[Entries with model source code]
+--

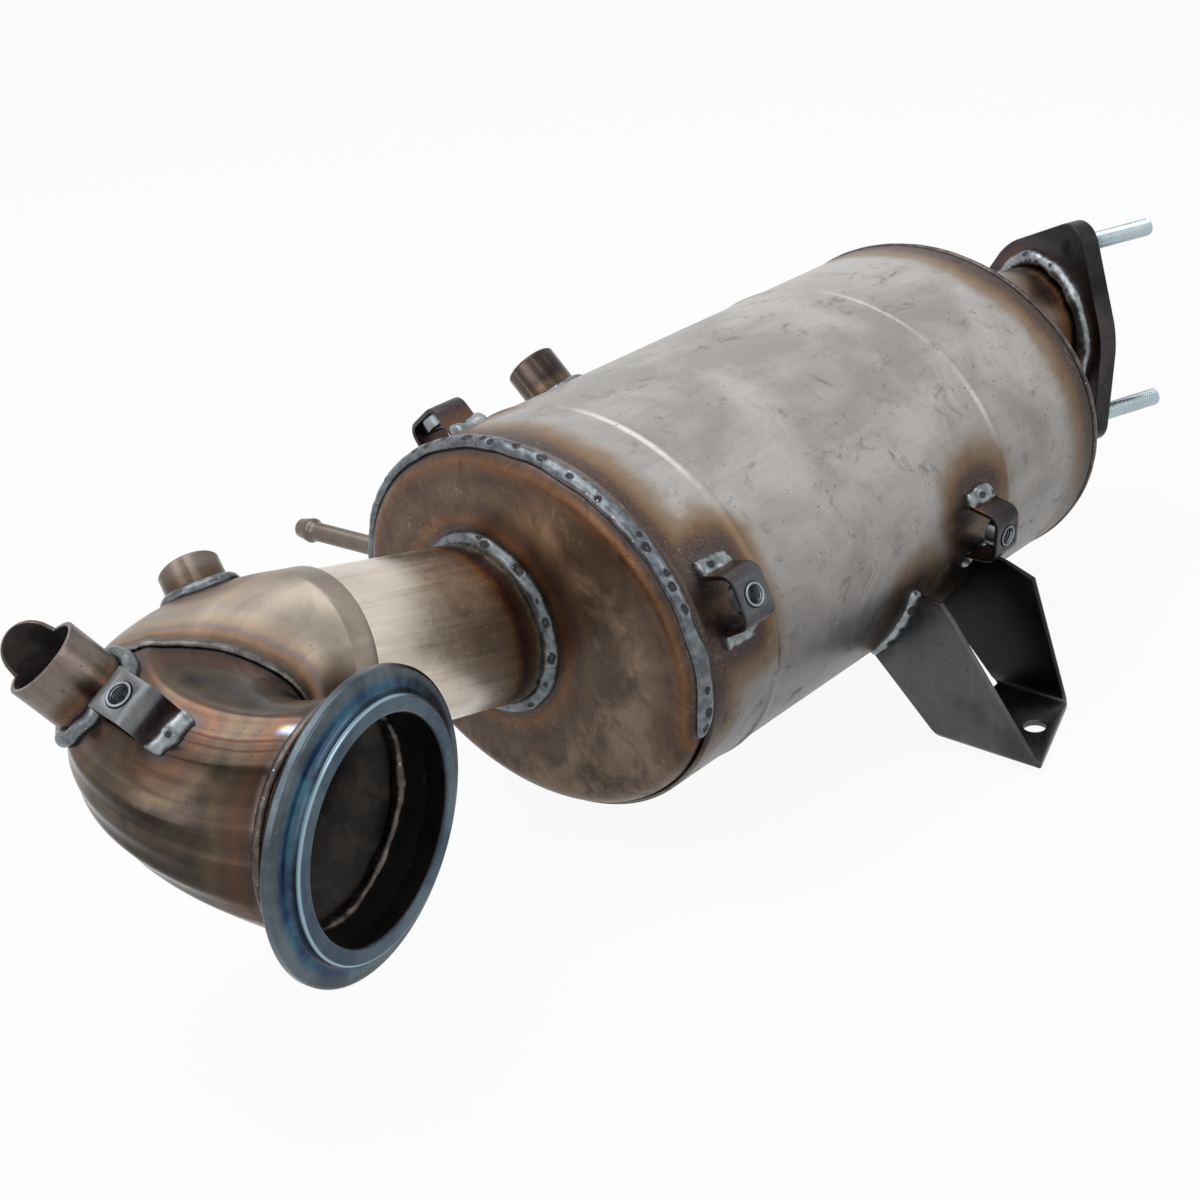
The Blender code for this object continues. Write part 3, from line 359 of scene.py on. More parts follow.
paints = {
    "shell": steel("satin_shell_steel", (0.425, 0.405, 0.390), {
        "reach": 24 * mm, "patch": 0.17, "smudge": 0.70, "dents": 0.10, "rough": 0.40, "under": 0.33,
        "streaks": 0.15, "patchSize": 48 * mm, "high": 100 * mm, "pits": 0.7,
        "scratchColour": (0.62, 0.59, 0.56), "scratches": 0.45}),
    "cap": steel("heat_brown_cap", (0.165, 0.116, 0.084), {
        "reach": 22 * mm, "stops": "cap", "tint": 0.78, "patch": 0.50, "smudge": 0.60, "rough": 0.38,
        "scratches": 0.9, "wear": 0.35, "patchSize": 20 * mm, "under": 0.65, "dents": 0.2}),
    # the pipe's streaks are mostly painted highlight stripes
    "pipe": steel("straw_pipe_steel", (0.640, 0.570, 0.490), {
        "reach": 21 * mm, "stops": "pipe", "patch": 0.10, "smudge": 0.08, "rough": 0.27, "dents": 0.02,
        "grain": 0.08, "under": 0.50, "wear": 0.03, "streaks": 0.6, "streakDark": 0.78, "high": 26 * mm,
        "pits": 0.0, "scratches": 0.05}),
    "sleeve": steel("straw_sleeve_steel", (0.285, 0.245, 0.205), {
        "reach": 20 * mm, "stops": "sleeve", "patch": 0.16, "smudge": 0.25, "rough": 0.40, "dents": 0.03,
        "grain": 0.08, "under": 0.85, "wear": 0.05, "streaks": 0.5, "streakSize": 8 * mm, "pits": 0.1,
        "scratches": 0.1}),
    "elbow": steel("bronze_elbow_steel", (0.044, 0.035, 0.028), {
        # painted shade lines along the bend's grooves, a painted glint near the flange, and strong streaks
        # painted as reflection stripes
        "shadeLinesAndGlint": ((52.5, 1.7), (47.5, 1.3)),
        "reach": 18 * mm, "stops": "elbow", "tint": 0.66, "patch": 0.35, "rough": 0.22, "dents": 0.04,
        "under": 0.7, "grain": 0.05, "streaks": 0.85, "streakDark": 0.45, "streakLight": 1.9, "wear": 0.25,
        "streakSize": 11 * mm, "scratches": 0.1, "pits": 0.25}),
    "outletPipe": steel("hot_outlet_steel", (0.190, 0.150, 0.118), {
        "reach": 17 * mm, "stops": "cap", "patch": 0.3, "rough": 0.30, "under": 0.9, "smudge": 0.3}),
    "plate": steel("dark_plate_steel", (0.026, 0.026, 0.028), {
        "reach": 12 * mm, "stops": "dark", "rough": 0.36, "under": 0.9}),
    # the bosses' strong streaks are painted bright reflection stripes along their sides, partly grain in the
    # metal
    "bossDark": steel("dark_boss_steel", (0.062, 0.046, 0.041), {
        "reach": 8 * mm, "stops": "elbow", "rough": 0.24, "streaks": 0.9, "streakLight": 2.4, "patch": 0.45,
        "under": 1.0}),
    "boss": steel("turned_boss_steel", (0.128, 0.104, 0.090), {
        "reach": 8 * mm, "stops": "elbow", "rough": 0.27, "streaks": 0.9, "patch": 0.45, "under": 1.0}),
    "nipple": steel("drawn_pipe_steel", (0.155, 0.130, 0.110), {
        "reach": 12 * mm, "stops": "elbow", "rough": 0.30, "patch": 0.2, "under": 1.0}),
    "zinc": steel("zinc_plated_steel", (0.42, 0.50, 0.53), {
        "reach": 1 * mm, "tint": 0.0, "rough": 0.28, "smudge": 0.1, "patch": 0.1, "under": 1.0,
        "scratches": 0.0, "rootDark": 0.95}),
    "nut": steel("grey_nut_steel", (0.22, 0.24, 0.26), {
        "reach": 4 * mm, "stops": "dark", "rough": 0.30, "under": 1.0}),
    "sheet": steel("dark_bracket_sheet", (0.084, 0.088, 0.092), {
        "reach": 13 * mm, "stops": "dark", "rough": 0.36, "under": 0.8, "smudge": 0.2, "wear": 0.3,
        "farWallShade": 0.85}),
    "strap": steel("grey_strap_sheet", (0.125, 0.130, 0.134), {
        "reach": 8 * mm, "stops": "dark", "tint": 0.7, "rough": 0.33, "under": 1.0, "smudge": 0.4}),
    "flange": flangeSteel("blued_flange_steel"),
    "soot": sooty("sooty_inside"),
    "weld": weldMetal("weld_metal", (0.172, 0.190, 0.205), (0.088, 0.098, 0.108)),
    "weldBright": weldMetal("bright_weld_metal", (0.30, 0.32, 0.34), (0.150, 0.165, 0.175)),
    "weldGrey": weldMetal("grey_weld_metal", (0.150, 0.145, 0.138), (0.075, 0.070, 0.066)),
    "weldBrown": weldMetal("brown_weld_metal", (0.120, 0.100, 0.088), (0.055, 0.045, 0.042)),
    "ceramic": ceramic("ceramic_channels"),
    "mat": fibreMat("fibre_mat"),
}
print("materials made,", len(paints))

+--

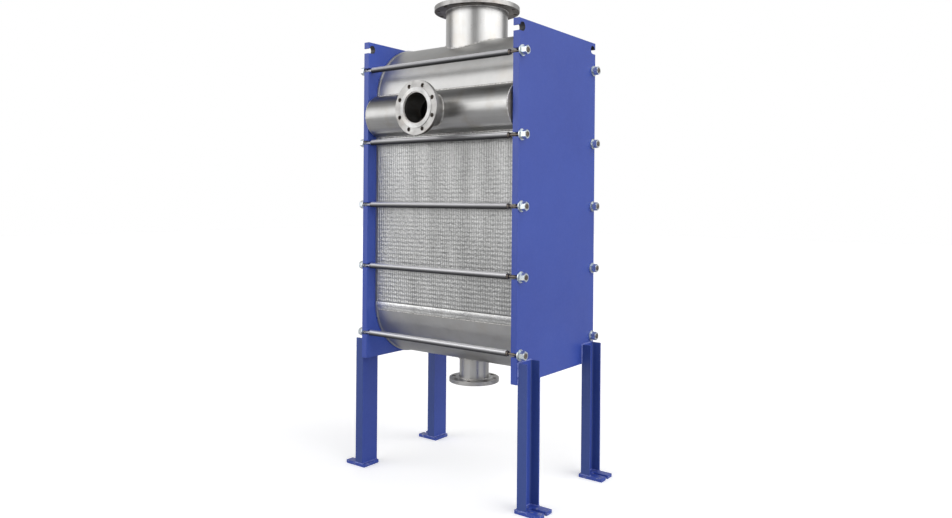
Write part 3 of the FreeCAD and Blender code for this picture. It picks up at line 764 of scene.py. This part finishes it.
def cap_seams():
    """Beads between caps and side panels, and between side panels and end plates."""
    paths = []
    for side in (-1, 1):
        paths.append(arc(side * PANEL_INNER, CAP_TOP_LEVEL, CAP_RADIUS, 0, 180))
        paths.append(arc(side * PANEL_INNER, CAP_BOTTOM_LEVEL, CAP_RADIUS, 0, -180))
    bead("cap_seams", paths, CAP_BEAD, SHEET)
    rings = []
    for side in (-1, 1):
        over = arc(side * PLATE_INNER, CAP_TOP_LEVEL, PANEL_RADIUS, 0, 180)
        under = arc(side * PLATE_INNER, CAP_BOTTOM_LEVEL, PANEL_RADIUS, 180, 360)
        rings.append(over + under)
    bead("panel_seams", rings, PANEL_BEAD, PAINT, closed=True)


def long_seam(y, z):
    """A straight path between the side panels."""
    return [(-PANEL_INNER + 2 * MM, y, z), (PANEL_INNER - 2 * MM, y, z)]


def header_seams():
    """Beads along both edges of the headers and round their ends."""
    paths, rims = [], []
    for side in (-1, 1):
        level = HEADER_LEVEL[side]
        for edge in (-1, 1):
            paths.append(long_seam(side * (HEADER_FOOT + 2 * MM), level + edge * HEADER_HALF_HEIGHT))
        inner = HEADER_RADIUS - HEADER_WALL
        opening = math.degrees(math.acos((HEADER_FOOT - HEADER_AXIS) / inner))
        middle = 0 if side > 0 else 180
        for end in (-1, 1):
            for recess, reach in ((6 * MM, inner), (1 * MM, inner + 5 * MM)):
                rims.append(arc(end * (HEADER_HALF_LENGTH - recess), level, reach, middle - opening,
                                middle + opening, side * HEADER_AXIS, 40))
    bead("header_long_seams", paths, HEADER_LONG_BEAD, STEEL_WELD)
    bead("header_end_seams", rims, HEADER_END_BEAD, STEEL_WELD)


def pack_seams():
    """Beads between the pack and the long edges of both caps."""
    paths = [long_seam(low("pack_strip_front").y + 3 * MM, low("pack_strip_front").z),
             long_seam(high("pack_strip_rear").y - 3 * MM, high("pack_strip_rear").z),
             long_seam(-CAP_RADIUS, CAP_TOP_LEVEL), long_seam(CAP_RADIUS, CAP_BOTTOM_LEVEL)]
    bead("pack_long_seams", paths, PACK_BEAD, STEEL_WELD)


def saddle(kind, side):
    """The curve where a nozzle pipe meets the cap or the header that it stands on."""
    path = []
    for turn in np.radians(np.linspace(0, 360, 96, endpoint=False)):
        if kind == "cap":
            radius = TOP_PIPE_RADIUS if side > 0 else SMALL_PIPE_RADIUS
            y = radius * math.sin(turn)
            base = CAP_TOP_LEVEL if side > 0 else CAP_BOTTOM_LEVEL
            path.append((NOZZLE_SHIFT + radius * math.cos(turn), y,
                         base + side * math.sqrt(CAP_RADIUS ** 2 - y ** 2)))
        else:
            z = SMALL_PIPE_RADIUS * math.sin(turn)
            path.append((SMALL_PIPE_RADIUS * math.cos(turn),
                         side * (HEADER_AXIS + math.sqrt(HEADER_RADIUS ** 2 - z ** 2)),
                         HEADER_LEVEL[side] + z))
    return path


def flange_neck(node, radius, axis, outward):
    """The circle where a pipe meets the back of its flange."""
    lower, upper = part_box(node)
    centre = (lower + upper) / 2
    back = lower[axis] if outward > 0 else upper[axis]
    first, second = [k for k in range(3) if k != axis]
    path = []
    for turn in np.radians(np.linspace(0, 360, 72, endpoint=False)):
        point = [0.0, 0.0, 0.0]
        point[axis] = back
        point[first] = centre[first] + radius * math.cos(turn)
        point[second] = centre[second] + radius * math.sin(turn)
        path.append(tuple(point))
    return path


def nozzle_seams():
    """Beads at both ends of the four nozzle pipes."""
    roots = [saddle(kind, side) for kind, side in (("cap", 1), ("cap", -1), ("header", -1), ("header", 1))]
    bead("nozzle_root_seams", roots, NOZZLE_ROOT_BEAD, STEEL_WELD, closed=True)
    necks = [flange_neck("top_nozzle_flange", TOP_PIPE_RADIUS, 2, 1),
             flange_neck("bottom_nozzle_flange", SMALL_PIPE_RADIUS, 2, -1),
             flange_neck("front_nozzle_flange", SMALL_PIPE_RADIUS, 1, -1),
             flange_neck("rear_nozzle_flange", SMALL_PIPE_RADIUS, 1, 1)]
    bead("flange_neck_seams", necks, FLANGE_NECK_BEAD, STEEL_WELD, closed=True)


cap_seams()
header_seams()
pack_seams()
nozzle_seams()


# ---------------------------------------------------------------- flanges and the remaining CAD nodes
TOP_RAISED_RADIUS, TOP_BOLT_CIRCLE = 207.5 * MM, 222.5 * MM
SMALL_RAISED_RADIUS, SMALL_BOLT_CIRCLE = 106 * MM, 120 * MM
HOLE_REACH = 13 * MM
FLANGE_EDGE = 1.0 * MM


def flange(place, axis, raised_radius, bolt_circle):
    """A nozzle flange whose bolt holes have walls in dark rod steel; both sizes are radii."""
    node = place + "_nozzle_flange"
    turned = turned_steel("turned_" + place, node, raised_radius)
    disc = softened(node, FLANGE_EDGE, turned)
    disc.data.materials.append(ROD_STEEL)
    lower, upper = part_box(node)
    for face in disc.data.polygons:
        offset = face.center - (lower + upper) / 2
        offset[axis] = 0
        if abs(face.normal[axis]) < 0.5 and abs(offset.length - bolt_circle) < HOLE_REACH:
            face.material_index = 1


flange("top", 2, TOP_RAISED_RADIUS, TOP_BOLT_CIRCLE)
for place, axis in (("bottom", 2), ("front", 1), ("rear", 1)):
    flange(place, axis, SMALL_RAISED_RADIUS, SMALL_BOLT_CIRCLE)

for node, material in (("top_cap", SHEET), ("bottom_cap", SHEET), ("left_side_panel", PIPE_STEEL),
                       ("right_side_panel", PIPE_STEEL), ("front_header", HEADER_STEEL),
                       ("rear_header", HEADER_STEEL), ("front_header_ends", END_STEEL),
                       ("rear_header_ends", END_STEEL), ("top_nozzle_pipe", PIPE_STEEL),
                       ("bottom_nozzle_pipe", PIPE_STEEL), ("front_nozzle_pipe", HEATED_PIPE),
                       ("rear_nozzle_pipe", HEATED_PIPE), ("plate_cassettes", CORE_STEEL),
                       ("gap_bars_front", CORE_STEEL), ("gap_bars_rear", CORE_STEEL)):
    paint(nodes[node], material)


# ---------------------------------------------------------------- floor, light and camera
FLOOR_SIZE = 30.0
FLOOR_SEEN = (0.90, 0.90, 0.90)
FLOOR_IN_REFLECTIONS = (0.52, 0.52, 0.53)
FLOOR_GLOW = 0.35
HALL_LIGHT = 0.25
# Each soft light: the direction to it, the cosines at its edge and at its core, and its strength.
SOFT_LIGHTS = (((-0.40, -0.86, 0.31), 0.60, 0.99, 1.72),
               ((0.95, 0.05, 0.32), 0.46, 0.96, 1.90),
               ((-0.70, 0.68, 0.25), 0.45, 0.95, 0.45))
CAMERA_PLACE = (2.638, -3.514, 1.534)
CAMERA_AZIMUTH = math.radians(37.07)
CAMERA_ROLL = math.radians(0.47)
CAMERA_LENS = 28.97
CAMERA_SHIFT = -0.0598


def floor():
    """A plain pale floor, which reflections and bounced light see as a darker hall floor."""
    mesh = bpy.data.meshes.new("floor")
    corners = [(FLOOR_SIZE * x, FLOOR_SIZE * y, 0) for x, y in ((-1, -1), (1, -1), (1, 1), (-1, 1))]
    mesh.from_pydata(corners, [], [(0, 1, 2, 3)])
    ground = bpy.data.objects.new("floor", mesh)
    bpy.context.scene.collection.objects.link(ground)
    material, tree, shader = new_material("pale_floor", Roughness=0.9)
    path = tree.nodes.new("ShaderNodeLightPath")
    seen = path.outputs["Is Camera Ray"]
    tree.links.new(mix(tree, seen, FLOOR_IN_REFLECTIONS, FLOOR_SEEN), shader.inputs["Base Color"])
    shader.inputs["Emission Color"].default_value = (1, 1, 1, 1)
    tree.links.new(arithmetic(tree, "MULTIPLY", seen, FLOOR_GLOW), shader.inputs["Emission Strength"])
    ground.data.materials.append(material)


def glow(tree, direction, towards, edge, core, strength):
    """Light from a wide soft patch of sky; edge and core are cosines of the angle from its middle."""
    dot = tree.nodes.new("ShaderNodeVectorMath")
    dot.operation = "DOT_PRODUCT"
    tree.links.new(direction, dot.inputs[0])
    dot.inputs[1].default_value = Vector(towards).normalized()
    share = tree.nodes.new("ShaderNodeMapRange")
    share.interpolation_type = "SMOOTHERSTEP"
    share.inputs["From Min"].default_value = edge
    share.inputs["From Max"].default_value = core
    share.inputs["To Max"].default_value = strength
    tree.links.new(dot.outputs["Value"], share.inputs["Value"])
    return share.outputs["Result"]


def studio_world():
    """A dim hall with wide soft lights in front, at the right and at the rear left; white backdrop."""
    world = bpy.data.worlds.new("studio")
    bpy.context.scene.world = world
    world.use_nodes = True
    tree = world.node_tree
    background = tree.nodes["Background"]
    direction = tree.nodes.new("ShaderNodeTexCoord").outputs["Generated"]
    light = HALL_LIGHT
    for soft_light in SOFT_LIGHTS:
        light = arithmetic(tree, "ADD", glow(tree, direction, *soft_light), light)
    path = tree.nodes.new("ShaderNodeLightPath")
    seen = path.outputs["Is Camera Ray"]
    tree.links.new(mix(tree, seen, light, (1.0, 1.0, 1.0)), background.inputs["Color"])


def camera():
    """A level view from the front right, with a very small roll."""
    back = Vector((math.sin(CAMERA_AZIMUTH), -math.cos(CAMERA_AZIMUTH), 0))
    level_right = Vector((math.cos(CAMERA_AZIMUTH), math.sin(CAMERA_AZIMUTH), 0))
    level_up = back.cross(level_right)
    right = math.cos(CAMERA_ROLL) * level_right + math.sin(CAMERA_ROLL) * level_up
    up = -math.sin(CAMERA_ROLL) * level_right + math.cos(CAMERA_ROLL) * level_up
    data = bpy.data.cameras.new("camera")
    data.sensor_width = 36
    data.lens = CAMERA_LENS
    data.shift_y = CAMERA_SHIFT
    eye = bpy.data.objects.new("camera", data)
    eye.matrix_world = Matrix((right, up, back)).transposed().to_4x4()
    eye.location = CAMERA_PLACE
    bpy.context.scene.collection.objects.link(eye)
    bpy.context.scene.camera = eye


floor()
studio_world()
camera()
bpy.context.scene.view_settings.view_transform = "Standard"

+--

== Prompt ==
Can you repeat, word for word, every line above from the one containing "Write part 3 of" down to the one containing "PANEL_BEAD, PAINT, closed=True)", including both?

== Answer to the problem ==
Write part 3 of the FreeCAD and Blender code for this picture. It picks up at line 764 of scene.py. This part finishes it.
def cap_seams():
    """Beads between caps and side panels, and between side panels and end plates."""
    paths = []
    for side in (-1, 1):
        paths.append(arc(side * PANEL_INNER, CAP_TOP_LEVEL, CAP_RADIUS, 0, 180))
        paths.append(arc(side * PANEL_INNER, CAP_BOTTOM_LEVEL, CAP_RADIUS, 0, -180))
    bead("cap_seams", paths, CAP_BEAD, SHEET)
    rings = []
    for side in (-1, 1):
        over = arc(side * PLATE_INNER, CAP_TOP_LEVEL, PANEL_RADIUS, 0, 180)
        under = arc(side * PLATE_INNER, CAP_BOTTOM_LEVEL, PANEL_RADIUS, 180, 360)
        rings.append(over + under)
    bead("panel_seams", rings, PANEL_BEAD, PAINT, closed=True)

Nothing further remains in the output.